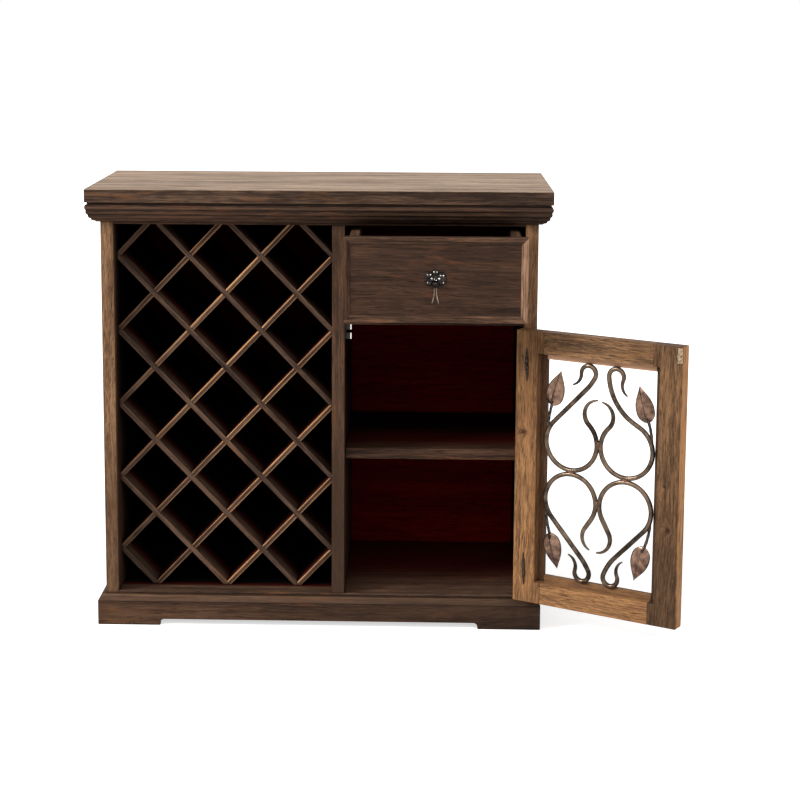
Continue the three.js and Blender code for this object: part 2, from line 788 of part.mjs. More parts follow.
function buildDrawer() {
  const drawer = new THREE.Group();
  drawer.position.y = -drawerPulledOut;
  cabinet.add(drawer);

  const low = rightBayLeft + drawerSideGap;
  const high = innerRight - drawerSideGap;
  const bottom = drawerRailTop + drawerBottomGap;
  const top = baysTop - drawerTopGap;
  const panelFace = mouldingProud;
  const frontBack = panelFace + drawerFrontThickness;
  addBoard(drawer, "drawer_front", [low, panelFace, bottom], [high, frontBack, top], darkWood);

  const centreX = (low + high) / 2;
  const centreZ = (bottom + top) / 2;
  const outline = drawerMouldingOutline();
  const corners = [[-1, -1], [1, -1], [1, 1], [-1, 1]];
  const rings = corners.map(([signX, signZ]) =>
    outline.map(([inset, proud]) =>
      new THREE.Vector3(signX * ((high - low) / 2 - inset), -proud, signZ * ((top - bottom) / 2 - inset)),
    ),
  );
  const moulding = addPiece(drawer, "drawer_moulding", skin(rings), darkWood);
  moulding.position.set(centreX, panelFace, centreZ);

  const boxLeft = rightBayLeft + slideSpace;
  const boxRight = innerRight - slideSpace;
  const boxFront = frontBack + seat;
  const boxBack = frontBack + boxLength;
  const boxLow = bottom + boxBelowFront;
  const boxHigh = top - boxTopDrop;
  const sideInner = [boxLeft + boxSideThickness, boxRight - boxSideThickness];
  for (const [side, sideLow, sideHigh] of [["left", boxLeft, sideInner[0]], ["right", sideInner[1], boxRight]]) {
    addBoard(
      drawer,
      `drawer_${side}_side`,
      [sideLow, boxFront, boxLow],
      [sideHigh, boxBack, boxHigh],
      boxWood,
    );
  }
  const backFront = boxBack - boxBackThickness;
  addBoard(
    drawer,
    "drawer_back",
    [sideInner[0] + seat, backFront, boxLow],
    [sideInner[1] - seat, boxBack, boxHigh],
    boxWood,
  );
  addBoard(
    drawer,
    "drawer_bottom",
    [sideInner[0] + seat, boxFront, boxLow + boxBottomRise],
    [sideInner[1] - seat, backFront - seat, boxLow + boxBottomRise + boxBottomThickness],
    boxWood,
  );
  addPull(drawer, "drawer_pull", centreX, panelFace, centreZ + pullAbovePanelCentre);
  buildSlides(drawer, frontBack + slideFrontGap, boxBack, (boxLow + boxHigh) / 2);
}

// A channel in section, open towards +X: web at X = 0, flanges of the given depth.
function channelOutline(depth, halfHeight) {
  return [
    [0, -halfHeight],
    [depth, -halfHeight],
    [depth, slideSheet - halfHeight],
    [slideSheet, slideSheet - halfHeight],
    [slideSheet, halfHeight - slideSheet],
    [depth, halfHeight - slideSheet],
    [depth, halfHeight],
    [0, halfHeight],
  ];
}

function buildSlides(drawer, front, back, centreZ) {
  const outer = channelOutline(slideChannelDepth, slideHeight / 2);
  const inner = channelOutline(slideChannelDepth, slideHeight / 2 - slideSheet - slideRunning);
  for (const [side, wall, sign] of [["left", rightBayLeft, 1], ["right", innerRight, -1]]) {
    const turned = (outline, start, direction) =>
      outline.map(([x, z]) => [start + direction * x, centreZ + z]);
    const onWall = turned(outer, wall + sign * seat, sign);
    const onDrawer = turned(inner, wall + sign * (slideSpace - seat), -sign);
    addPiece(cabinet, `slide_${side}_cabinet_channel`, prism("y", onWall, front, back), slideSteel);
    addPiece(drawer, `slide_${side}_drawer_channel`, prism("y", onDrawer, front, back), slideSteel);
  }
}

// Hinges

// One leaf and its knuckles about a vertical axis at the origin. The leaf lies on the side that sign gives.
function hingeLeaf(sign, knuckles, withPin) {
  const plateNear = doorHingeGap / 2 - hingeLeafThickness + hingeMortiseDepth - seat;
  const xs = [sign * plateNear, sign * (plateNear + hingeLeafThickness)];
  const [lowX, highX] = [Math.min(...xs), Math.max(...xs)];
  const plateFront = hingeBarrelRadius + seat;
  const plateBack = hingeLeafWidth - hingeAxisY;
  const pieces = [box([lowX, plateFront, -hingeLength / 2], [highX, plateBack, hingeLength / 2])];
  for (const [low, high] of knuckles) {
    pieces.push(rod("z", hingeBarrelRadius, low, high, roundSides));
    pieces.push(box([lowX, 0, low], [highX, plateBack, high]));
  }
  if (withPin) {
    pieces.push(rod("z", hingePinRadius, -hingeLength / 2, hingeLength / 2, smallSides));
    return join(pieces);
  }
  const bore = rod("z", hingePinRadius + hingeRunning, -hingeLength, hingeLength, smallSides);
  return cut(join(pieces), [bore]);
}

function addHinges(door) {
  const third = hingeLength / 6;
  const outerKnuckles = [[-hingeLength / 2, -third - seat], [third + seat, hingeLength / 2]];
  const names = ["upper", "lower"];
  hingeHeights.forEach((z, i) => {
    const prefix = `hinge_${names[i]}`;
    const fixed = hingeLeaf(1, outerKnuckles, true);
    const moving = hingeLeaf(-1, [[-third, third]], false);
    addPiece(cabinet, `${prefix}_cabinet_leaf`, fixed, hingeIron).position.set(hingeAxisX, hingeAxisY, z);
    addPiece(door, `${prefix}_door_leaf`, moving, hingeIron).position.z = z;
    const olive = addPiece(door, `${prefix}_olive`, buildOlive(), hingeIron);
    olive.position.set(doorRight - (stileWidth - rebateWidth) / 2, doorInnerFace + seat, z);
  });
}

// A slim spindle in two swelling halves, flat on the side that lies against the wood.
function buildOlive() {
  const half = oliveLength / 2;
  const profile = [new THREE.Vector2(0, -half)];
  for (let i = 0; i <= oliveSteps; i++) {
    const share = i / oliveSteps;
    const radius = oliveTipRadius + (oliveRadius - oliveTipRadius) * Math.sin((Math.PI / 2) * share);
    profile.push(new THREE.Vector2(radius, -half + share * (half - oliveWaistLength)));
  }
  profile.push(new THREE.Vector2(oliveWaistRadius, -oliveWaistLength / 2));
  const mirrored = profile.map((point) => new THREE.Vector2(point.x, -point.y)).reverse();
  const spindle = new THREE.LatheGeometry([...profile, ...mirrored], roundSides / 2).rotateX(Math.PI / 2);
  return cut(spindle, [box([-oliveLength, -oliveLength, -oliveLength], [oliveLength, 0, oliveLength])]);
}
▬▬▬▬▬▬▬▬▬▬
CHALLENGE ->
Your task is to quote the lines above, beginning with the first and ending with the one that holds "frontBack, top], darkWood);".

TASK SOLUTION ->
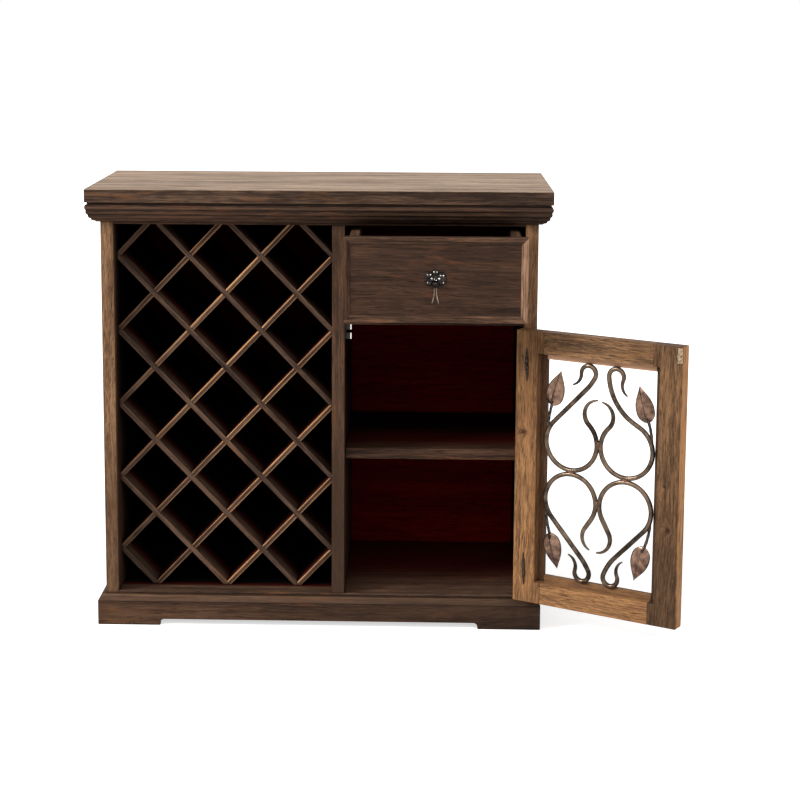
Continue the three.js and Blender code for this object: part 2, from line 788 of part.mjs. More parts follow.
function buildDrawer() {
  const drawer = new THREE.Group();
  drawer.position.y = -drawerPulledOut;
  cabinet.add(drawer);

  const low = rightBayLeft + drawerSideGap;
  const high = innerRight - drawerSideGap;
  const bottom = drawerRailTop + drawerBottomGap;
  const top = baysTop - drawerTopGap;
  const panelFace = mouldingProud;
  const frontBack = panelFace + drawerFrontThickness;
  addBoard(drawer, "drawer_front", [low, panelFace, bottom], [high, frontBack, top], darkWood);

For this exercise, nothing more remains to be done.